▶ **Exercise requirements**: Only the lines from the one containing "collection.objects.link(label)" through the one containing "for node in" are to be copied, exactly and with both ends kept.

▶ **Stored data**:
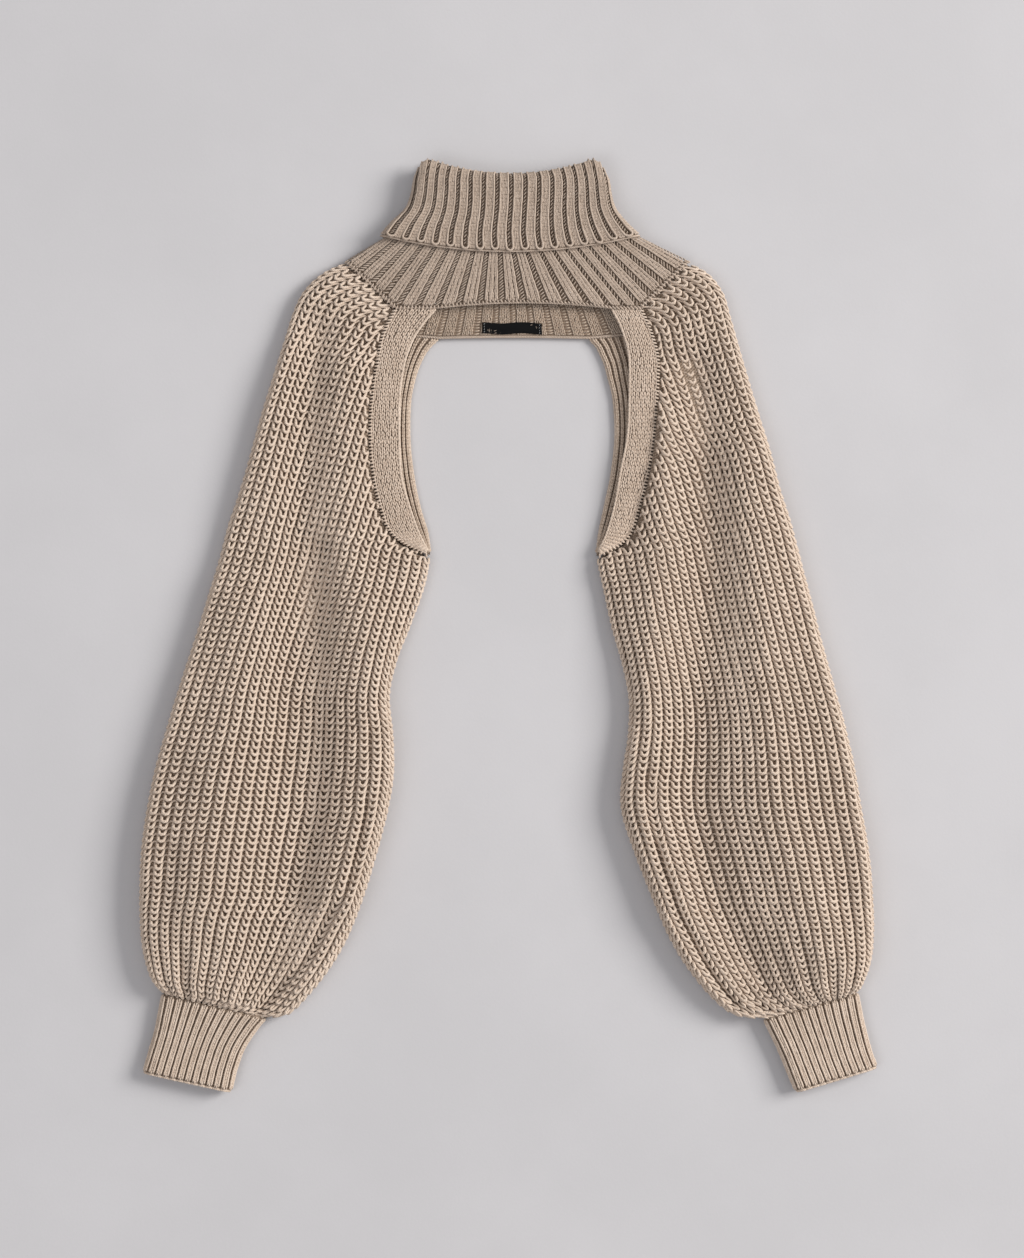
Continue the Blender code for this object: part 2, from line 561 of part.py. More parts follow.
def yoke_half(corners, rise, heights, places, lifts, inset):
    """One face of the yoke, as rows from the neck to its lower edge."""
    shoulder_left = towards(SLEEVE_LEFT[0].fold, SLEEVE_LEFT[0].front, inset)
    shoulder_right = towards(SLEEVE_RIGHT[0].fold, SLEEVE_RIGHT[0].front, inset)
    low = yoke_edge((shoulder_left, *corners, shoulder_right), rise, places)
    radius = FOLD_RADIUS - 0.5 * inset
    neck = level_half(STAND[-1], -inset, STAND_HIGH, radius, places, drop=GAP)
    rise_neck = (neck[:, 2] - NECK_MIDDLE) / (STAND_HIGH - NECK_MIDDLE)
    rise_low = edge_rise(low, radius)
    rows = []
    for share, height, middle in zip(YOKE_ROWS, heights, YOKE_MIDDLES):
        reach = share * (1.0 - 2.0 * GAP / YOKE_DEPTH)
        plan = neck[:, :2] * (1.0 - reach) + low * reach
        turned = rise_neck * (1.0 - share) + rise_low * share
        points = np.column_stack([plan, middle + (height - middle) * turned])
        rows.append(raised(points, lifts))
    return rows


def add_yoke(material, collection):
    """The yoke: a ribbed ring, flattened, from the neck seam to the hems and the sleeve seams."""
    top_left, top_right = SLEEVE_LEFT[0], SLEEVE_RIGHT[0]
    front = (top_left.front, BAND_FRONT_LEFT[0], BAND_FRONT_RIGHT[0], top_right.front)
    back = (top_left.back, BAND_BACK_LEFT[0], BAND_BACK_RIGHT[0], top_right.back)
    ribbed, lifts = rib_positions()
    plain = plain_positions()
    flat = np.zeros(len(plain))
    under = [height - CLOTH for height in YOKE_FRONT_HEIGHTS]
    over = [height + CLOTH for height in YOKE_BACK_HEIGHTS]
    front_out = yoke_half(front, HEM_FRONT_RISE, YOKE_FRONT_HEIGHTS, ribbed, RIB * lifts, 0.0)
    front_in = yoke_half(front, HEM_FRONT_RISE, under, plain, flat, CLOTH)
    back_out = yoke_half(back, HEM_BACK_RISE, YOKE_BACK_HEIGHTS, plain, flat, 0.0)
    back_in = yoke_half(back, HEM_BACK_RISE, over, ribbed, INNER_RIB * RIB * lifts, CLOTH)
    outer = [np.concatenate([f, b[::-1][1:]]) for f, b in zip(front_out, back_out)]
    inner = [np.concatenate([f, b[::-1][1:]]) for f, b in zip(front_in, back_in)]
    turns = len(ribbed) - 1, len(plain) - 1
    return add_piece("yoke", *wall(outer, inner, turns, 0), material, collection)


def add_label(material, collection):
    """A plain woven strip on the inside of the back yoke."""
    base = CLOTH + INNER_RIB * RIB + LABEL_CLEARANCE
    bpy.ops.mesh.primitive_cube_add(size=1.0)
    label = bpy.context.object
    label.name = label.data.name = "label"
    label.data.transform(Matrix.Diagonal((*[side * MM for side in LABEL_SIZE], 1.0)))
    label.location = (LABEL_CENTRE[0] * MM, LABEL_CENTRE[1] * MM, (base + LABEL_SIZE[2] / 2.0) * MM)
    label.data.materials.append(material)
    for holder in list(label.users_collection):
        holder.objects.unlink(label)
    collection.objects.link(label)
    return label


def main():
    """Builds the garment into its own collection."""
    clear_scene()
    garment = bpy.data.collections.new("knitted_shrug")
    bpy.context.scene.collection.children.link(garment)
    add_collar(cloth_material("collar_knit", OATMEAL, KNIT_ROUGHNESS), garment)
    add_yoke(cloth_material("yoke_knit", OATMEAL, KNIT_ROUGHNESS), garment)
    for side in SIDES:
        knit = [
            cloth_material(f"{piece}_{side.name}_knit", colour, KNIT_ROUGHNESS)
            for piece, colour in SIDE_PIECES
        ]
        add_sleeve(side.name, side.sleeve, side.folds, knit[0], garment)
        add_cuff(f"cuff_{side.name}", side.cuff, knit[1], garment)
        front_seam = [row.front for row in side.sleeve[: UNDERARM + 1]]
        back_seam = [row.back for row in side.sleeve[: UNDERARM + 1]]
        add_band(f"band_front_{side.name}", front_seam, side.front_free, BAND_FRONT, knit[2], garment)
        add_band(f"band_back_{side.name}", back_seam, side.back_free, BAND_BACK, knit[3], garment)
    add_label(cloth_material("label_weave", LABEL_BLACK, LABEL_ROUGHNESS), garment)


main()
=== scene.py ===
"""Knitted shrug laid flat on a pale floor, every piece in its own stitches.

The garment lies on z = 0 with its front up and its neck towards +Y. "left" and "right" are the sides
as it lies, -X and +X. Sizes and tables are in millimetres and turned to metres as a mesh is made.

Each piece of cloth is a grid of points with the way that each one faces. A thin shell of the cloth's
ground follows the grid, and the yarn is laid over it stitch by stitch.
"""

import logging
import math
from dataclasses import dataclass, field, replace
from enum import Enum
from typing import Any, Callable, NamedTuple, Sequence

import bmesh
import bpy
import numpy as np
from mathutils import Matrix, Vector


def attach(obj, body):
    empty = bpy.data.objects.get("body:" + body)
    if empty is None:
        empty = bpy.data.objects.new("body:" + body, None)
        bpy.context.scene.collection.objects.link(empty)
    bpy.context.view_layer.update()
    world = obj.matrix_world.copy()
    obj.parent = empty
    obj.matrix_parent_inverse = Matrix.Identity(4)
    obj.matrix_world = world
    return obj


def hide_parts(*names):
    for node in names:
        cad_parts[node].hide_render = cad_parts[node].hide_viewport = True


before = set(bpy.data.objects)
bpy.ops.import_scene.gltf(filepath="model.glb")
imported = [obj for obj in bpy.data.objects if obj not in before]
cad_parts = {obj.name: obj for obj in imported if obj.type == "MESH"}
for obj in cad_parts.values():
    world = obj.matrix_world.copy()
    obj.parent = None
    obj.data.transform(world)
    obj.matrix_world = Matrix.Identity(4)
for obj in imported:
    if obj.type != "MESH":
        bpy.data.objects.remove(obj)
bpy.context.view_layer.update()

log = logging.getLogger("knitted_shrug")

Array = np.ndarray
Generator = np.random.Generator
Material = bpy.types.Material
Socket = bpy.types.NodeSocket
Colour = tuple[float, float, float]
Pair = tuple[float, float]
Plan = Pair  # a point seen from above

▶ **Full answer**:
    collection.objects.link(label)
    return label


def main():
    """Builds the garment into its own collection."""
    clear_scene()
    garment = bpy.data.collections.new("knitted_shrug")
    bpy.context.scene.collection.children.link(garment)
    add_collar(cloth_material("collar_knit", OATMEAL, KNIT_ROUGHNESS), garment)
    add_yoke(cloth_material("yoke_knit", OATMEAL, KNIT_ROUGHNESS), garment)
    for side in SIDES:
        knit = [
            cloth_material(f"{piece}_{side.name}_knit", colour, KNIT_ROUGHNESS)
            for piece, colour in SIDE_PIECES
        ]
        add_sleeve(side.name, side.sleeve, side.folds, knit[0], garment)
        add_cuff(f"cuff_{side.name}", side.cuff, knit[1], garment)
        front_seam = [row.front for row in side.sleeve[: UNDERARM + 1]]
        back_seam = [row.back for row in side.sleeve[: UNDERARM + 1]]
        add_band(f"band_front_{side.name}", front_seam, side.front_free, BAND_FRONT, knit[2], garment)
        add_band(f"band_back_{side.name}", back_seam, side.back_free, BAND_BACK, knit[3], garment)
    add_label(cloth_material("label_weave", LABEL_BLACK, LABEL_ROUGHNESS), garment)


main()
=== scene.py ===
"""Knitted shrug laid flat on a pale floor, every piece in its own stitches.

The garment lies on z = 0 with its front up and its neck towards +Y. "left" and "right" are the sides
as it lies, -X and +X. Sizes and tables are in millimetres and turned to metres as a mesh is made.

Each piece of cloth is a grid of points with the way that each one faces. A thin shell of the cloth's
ground follows the grid, and the yarn is laid over it stitch by stitch.
"""

import logging
import math
from dataclasses import dataclass, field, replace
from enum import Enum
from typing import Any, Callable, NamedTuple, Sequence

import bmesh
import bpy
import numpy as np
from mathutils import Matrix, Vector


def attach(obj, body):
    empty = bpy.data.objects.get("body:" + body)
    if empty is None:
        empty = bpy.data.objects.new("body:" + body, None)
        bpy.context.scene.collection.objects.link(empty)
    bpy.context.view_layer.update()
    world = obj.matrix_world.copy()
    obj.parent = empty
    obj.matrix_parent_inverse = Matrix.Identity(4)
    obj.matrix_world = world
    return obj


def hide_parts(*names):
    for node in names:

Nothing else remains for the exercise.